I saw Kraftwerk play in 2014 during one of these mobile “museum of the future” jaunts. By this point, Florian Schneider had long left the group (he stopped performing live in 2006 and quit formally a few years later – the culmination of a long process of fading creative involvement). The show, at the Disney Concert Hall in Los Angeles, was stunning — it required the wearing of 3D spectacles — and the sense of love in the audience was palpable. But neither this concert, nor the two previous times I’ve seen the group, in 1998 and 1991, are my most vivid memory of hearing Kraftwerk.

That is when I was travelling in a car on the actual Autobahn, somewhere between the Black Forest and Cologne, about a dozen years ago. Like many men, crying doesn’t come easy: personal tragedy or torment is less likely to produce a torrent than particular pieces of music, certain films. As the pastures rolled by the passenger window, the lush scenery punctuated by gently gyrating electrical windmills, the motorik CD of Neu!, La Dusseldorf and Kraftwerk I’d prepared for this moment reached one of the latter’s peak tunes.
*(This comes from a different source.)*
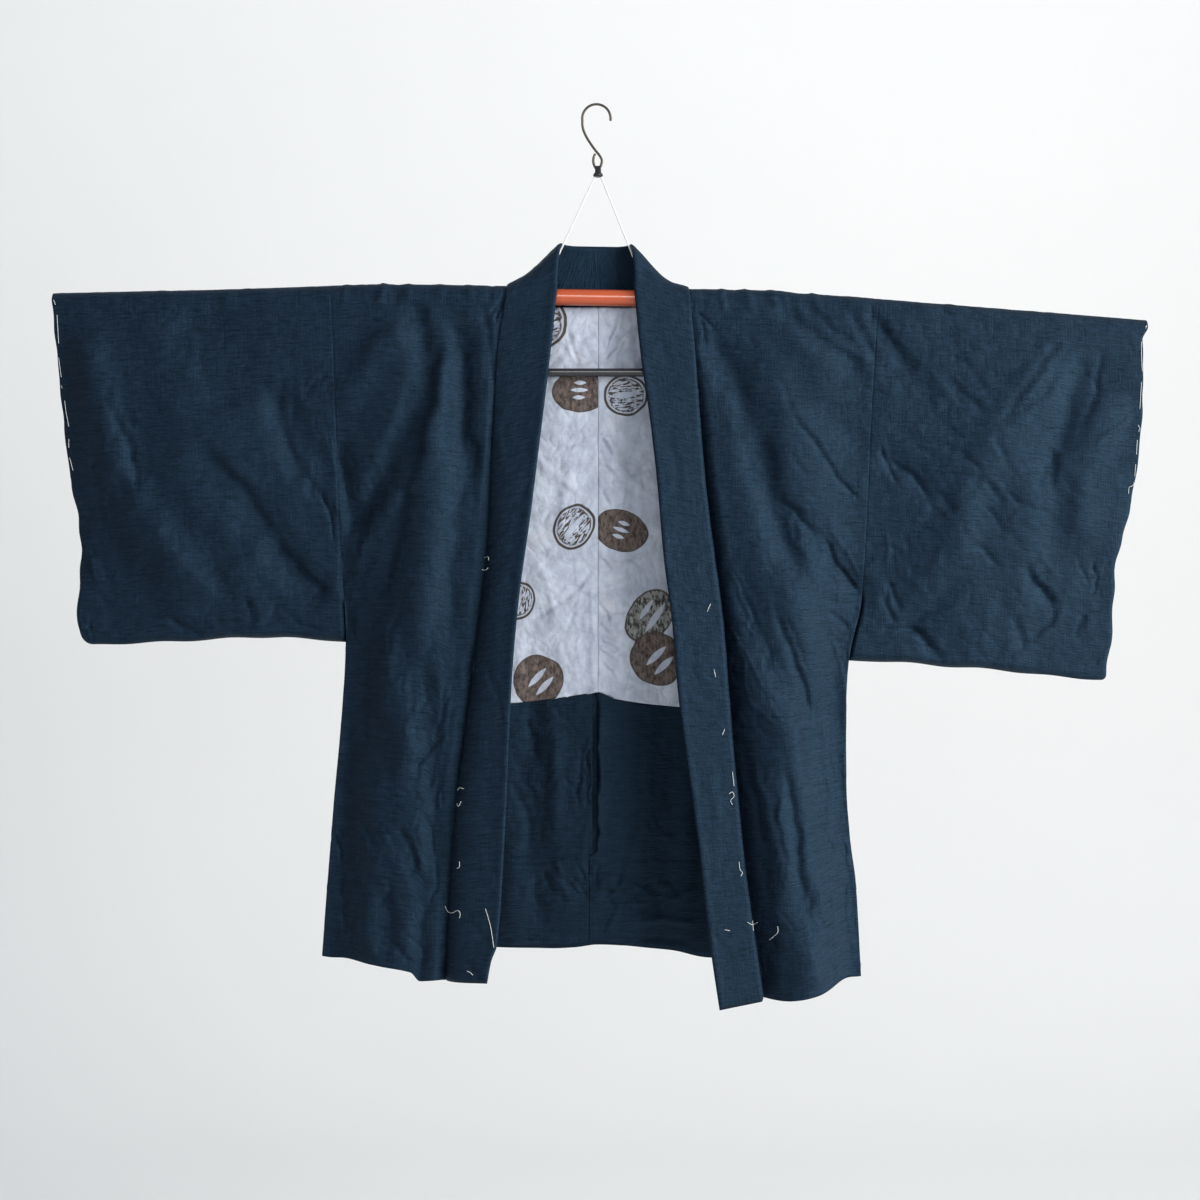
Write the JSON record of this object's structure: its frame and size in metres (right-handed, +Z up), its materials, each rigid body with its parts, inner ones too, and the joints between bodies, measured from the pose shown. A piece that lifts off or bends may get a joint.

It might have been “Trans-Europe Express,” or “Neon Lights,” or “Autobahn” itself — I had to turn my face away and look fixedly out of the window to hide my tears. I’m not sure why the music, so free of anguish and turmoil, has this paradoxical effect. Partly it’s a response to the grandeur of its ambition, the achieved scope of the Kraftwerk project. But it’s also to do with what Lester Bangs called the “intricate balm” supplied by the music itself: calming, cleansing, gliding along placidly yet propulsively, it’s a twinkling and kindly picture of heaven.